What to produce
Print the listing below from its opening line through the line holding "return np.where(n[..., 2:] < 0, -n, n)", both ends included.
** begin Dataset content **
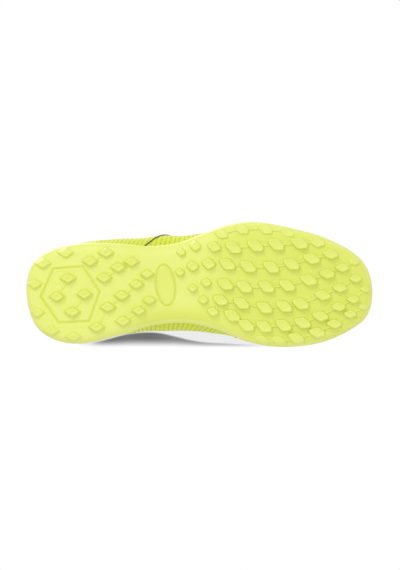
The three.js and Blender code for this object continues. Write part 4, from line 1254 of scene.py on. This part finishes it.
def tongue_point(u, s):
    """Top face of the tongue: u from the throat (0) to the tip (1.31), s across."""
    u, s = np.broadcast_arrays(np.asarray(u, float), np.asarray(s, float))
    k = TONGUE_LOW + (TONGUE_HIGH - TONGUE_LOW) * np.minimum(u, 1)
    over = np.maximum(0, u - 1)
    low_reach = np.where(k < 0.4, 0.9, 0.845)
    t = low_reach + (0.845 - low_reach) * smooth(k, 0.36, 0.42)
    a, b = skin(k, t, -TONGUE_DROP + 0 * k), skin(2 - k, t, -TONGUE_DROP + 0 * k)
    crown = (top_point(k) + top_point(2 - k)) / 2 - [0, 0, 7.4]
    pull = np.stack([-29 + 0 * over, 0 * over, 18 - 6 * over], -1) * (over * 3)[..., None]
    narrow = (1 - 0.28 * smooth(over, 0.1, 0.3) - 0.3 * smooth(over, 0.22, 0.32))[..., None]
    w = (2 * s - 1)[..., None]
    mid = (a + b) / 2
    return a + (b - a) * (0.5 + w * 0.5 * narrow) + (crown - mid) * (1 - w * w) + pull


def tongue_normal(u, s):
    du = tongue_point(u + 0.01, s) - tongue_point(u - 0.01, s)
    ds = tongue_point(u, s + 0.01) - tongue_point(u, s - 0.01)
    n = unit(np.cross(du, ds))
    return np.where(n[..., 2:] < 0, -n, n)


u = np.linspace(0, 1.31, 110)[:, None]
s = np.linspace(0, 1, 46)[None, :]
point, normal = tongue_point(u, s), tongue_normal(u, s)
thin = (0.45 + 0.55 * smooth(np.minimum(s, 1 - s), 0, 0.16) * smooth(1.33 - u, 0, 0.12)) * (
    0.5 + 0.5 * smooth(u, 0.02, 0.25))
quilt = np.exp(-((s - 0.3) / 0.02) ** 2) + np.exp(-((s - 0.7) / 0.02) ** 2)
puff = 0.7 * (1 - quilt) * smooth(np.minimum(s, 1 - s), 0, 0.12)
puff = puff * smooth(u, 0.1, 0.3) * smooth(1.31 - u, 0, 0.1)
crown_rise = 3.0 * np.sin(np.pi * s) ** 0.8 * smooth(u, 0.08, 0.3) * smooth(1.25 - u, 0, 0.3)
top_face = point + normal * (puff + crown_rise - 0.25)[..., None]
under_face = point - normal * (TONGUE * thin + 0.2 * puff)[..., None]
tongue = shell("tongue_padding", top_face, under_face, arc_uv(top_face), body="tongue", slot="mesh",
               finish=tongue_knit)
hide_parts("tongue")
border_u = np.concatenate([np.linspace(0.5, 1.3, 70), np.full(30, 1.305), np.linspace(1.3, 0.5, 70)])
border_s = np.concatenate([np.full(70, 0.006), np.linspace(0.01, 0.99, 30), np.full(70, 0.994)])
border = tongue_point(border_u, border_s) - tongue_normal(border_u, border_s) * 1.1
tube("tongue_binding", border, 1.15, 10, body="tongue", finish=binding)
across_u, across_s = np.meshgrid([0.69, 0.7, 0.73, 0.76, 0.77], np.linspace(0.36, 0.64, 24), indexing="ij")
strip = tongue_point(across_u, across_s)
away = np.array([0.5, 0, 0.86])
strip = strip + away * 2.6
keeper = shell("tongue_keeper_webbing", strip + away * 1.3, strip + away * 0.45, arc_uv(strip),
               body="tongue", slot="trim_webbing", finish=webbing)
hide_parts("tongue_loop")
print("tongue", [round(v * 1000) for v in tongue.dimensions], "mm")

# %% [markdown]
# ### Lace
# A flat braid runs straight across between the eyelet rows and climbs one step inside
# on alternate sides. It is laced in all the way, and its two tips are tucked inside.

# %% Lace
LACE_RADIUS = 1.5
LACE_OUT = GAP + EYESTAY + GAP + LACE_RADIUS + 0.2
LACE_IN = -(SKIN + LINING + GAP + GAP + LACE_RADIUS + 0.2)


def on_skin(q, t, d):
    return skin(np.array([q]), np.array([t]), np.array([d]))[0]


def bar(index, from_medial):
    def side_points(q):
        return [on_skin(q, EYELET_T, LACE_IN + 1.2), on_skin(q, EYELET_T, LACE_OUT - 0.8),
                on_skin(q, EYELET_T + 0.035, LACE_OUT + 0.4), on_skin(q, 0.985, LACE_OUT)]
    k = EYELETS[index]
    first, second = (2 - k, k) if from_medial else (k, 2 - k)
    a, b = side_points(first), side_points(second)[::-1]
    return a + [(a[3] + b[0]) / 2 + [0, 0, 1.6]] + b


def tail(q, back):
    return [on_skin(q + back * 1.4, 0.83, LACE_IN), on_skin(q + back, 0.86, LACE_IN)]


lace_points = tail(EYELETS[0], -0.013)
for index in range(5):
    lace_points += bar(index, index % 2 == 1)
    if index < 4:
        a, b = (2 - EYELETS[index], 2 - EYELETS[index + 1]) if index % 2 == 0 else EYELETS[index:index + 2]
        lace_points += [on_skin(a + (b - a) * s, EYELET_T, LACE_IN) for s in (0.22, 0.5, 0.78)]
lace_points += tail(2 - EYELETS[4], -0.013)[::-1]
LACE_STEPS = 620
lace_path = resample(lace_points, LACE_STEPS)
middle_line = np.stack([lace_path[:, 0], np.full(LACE_STEPS, CENTRE_Y), lace_path[:, 2] - 26], -1)
facing = unit(lace_path - middle_line)
LACE_HALF_WIDTH, LACE_FLATNESS = 3.1, 0.3
lace = tube("lace_braid", lace_path, LACE_HALF_WIDTH, 18, flat=LACE_FLATNESS, up=facing, slot="lace_cord",
            finish=lace_braid)
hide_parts("lace")
print("lace length in mm", round(float(run(lace_path)[-1])))

# %% [markdown]
# ### Insole and what carries a finish only
# The loose insole is moulded foam under brushed cloth, cupped at the heel. The pieces
# hidden in the shoe keep their CAD shape and get their own finishes.

# %% Insole
k = np.linspace(0, 1, 202)[1:-1]
s = np.linspace(0, 1, 61)[None, :]
insole_edge = wall_at(k) + insole_inset(k) + 0.6
edge_l, edge_m = inset(k, insole_edge, 0.0)[:, None, :2], inset(2 - k, insole_edge, 0.0)[:, None, :2]
plan = edge_l * (1 - s[..., None]) + edge_m * s[..., None]
from_side = np.minimum(s, 1 - s) * np.linalg.norm(edge_m - edge_l, axis=-1)
board_top = feather_height(plan[..., 0]) + BOARD
cupped = 1 - 0.3 * smooth(from_side, 4, 14) * smooth(plan[..., 0], -40, -90)
rounding = np.sqrt(np.clip(from_side / 1.8, 0, 1) * (2 - np.clip(from_side / 1.8, 0, 1)))
upper_z = board_top + GAP + SOCKLINER * (0.35 + 0.65 * rounding) * cupped
top_face = np.concatenate([plan, upper_z[..., None]], -1)
under_face = np.concatenate([plan, (board_top + GAP + 0.05)[..., None]], -1)
insole = shell("insole_foam", top_face, under_face, arc_uv(top_face), body="insole",
               slot="sockliner_cloth", finish=insole_cloth)
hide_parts("sockliner")
print("insole", [round(v * 1000) for v in insole.dimensions], "mm")

# %% Webbing loop at the heel
LOOP_X, LOOP_Z, LOOP_HIGH, LOOP_WIDE, LOOP_THICK, LOOP_BOW = -138.4, 80.0, 19.0, 11.0, 0.9, 2.6
bow = LOOP_BOW + LOOP_THICK / 2
a = np.concatenate([np.linspace(0, np.pi, 24), np.linspace(np.pi, 2 * np.pi, 24)])
loop_x = LOOP_X + bow * np.cos(a)
loop_z = LOOP_Z + np.where(np.arange(48) < 24, LOOP_HIGH - LOOP_BOW, LOOP_BOW) + bow * np.sin(a)
belt = np.stack([loop_x, np.full(48, CENTRE_Y), loop_z], -1)
belt = resample(np.concatenate([belt, belt[:1]]), 120)[:-1]
ahead = unit(np.roll(belt, -1, 0) - np.roll(belt, 1, 0))
outward_face = np.cross(ahead, [0, 1, 0])
half_w, half_t = LOOP_WIDE / 2, LOOP_THICK / 2
section = [(-1, 0.55), (-0.93, 1), (-0.5, 0.92), (0, 0.88), (0.5, 0.92), (0.93, 1), (1, 0.55), (1, -0.55),
           (0.93, -1), (0.5, -0.92), (0, -0.88), (-0.5, -0.92), (-0.93, -1), (-1, -0.55)]
points = np.stack([belt + np.array([0, 1, 0]) * w * half_w + outward_face * h * half_t
                   for w, h in section], 1)
n, m = points.shape[:2]
length = np.arange(n) * np.linalg.norm(belt[1] - belt[0])
cloth = np.stack(np.broadcast_arrays(length[:, None], np.array([w for w, _ in section])[None, :]), -1)
heel_tab = new_object("heel_loop_webbing", points, cord_faces(n, m, True), cloth, body="heel_loop",
                      slot="trim_webbing", finish=webbing)
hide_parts("pull_loop")
print("webbing loop", [round(v * 1000, 1) for v in heel_tab.dimensions], "mm")

# %% Finishes for the hidden pieces
for node, finish in (("midsole", foam), ("lasting_board", board), ("toe_puff", felt), ("heel_counter", felt),
                     ("vamp_lining", felt), ("aglet_lower", aglet_plastic), ("aglet_upper", aglet_plastic)):
    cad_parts[node].data.materials.clear()
    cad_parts[node].data.materials.append(finish)
left = [n for n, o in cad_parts.items() if not o.hide_render]
print("CAD nodes shown", left)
** end Dataset content **
Finished answer
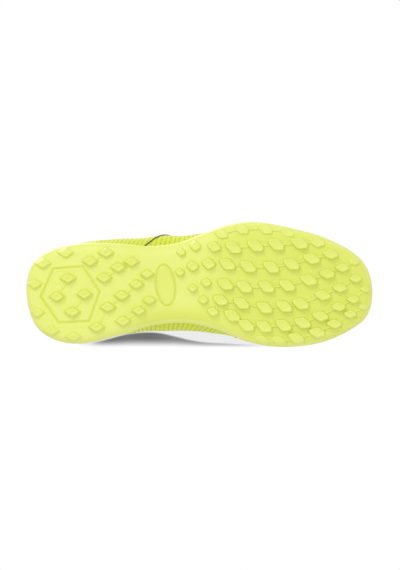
The three.js and Blender code for this object continues. Write part 4, from line 1254 of scene.py on. This part finishes it.
def tongue_point(u, s):
    """Top face of the tongue: u from the throat (0) to the tip (1.31), s across."""
    u, s = np.broadcast_arrays(np.asarray(u, float), np.asarray(s, float))
    k = TONGUE_LOW + (TONGUE_HIGH - TONGUE_LOW) * np.minimum(u, 1)
    over = np.maximum(0, u - 1)
    low_reach = np.where(k < 0.4, 0.9, 0.845)
    t = low_reach + (0.845 - low_reach) * smooth(k, 0.36, 0.42)
    a, b = skin(k, t, -TONGUE_DROP + 0 * k), skin(2 - k, t, -TONGUE_DROP + 0 * k)
    crown = (top_point(k) + top_point(2 - k)) / 2 - [0, 0, 7.4]
    pull = np.stack([-29 + 0 * over, 0 * over, 18 - 6 * over], -1) * (over * 3)[..., None]
    narrow = (1 - 0.28 * smooth(over, 0.1, 0.3) - 0.3 * smooth(over, 0.22, 0.32))[..., None]
    w = (2 * s - 1)[..., None]
    mid = (a + b) / 2
    return a + (b - a) * (0.5 + w * 0.5 * narrow) + (crown - mid) * (1 - w * w) + pull


def tongue_normal(u, s):
    du = tongue_point(u + 0.01, s) - tongue_point(u - 0.01, s)
    ds = tongue_point(u, s + 0.01) - tongue_point(u, s - 0.01)
    n = unit(np.cross(du, ds))
    return np.where(n[..., 2:] < 0, -n, n)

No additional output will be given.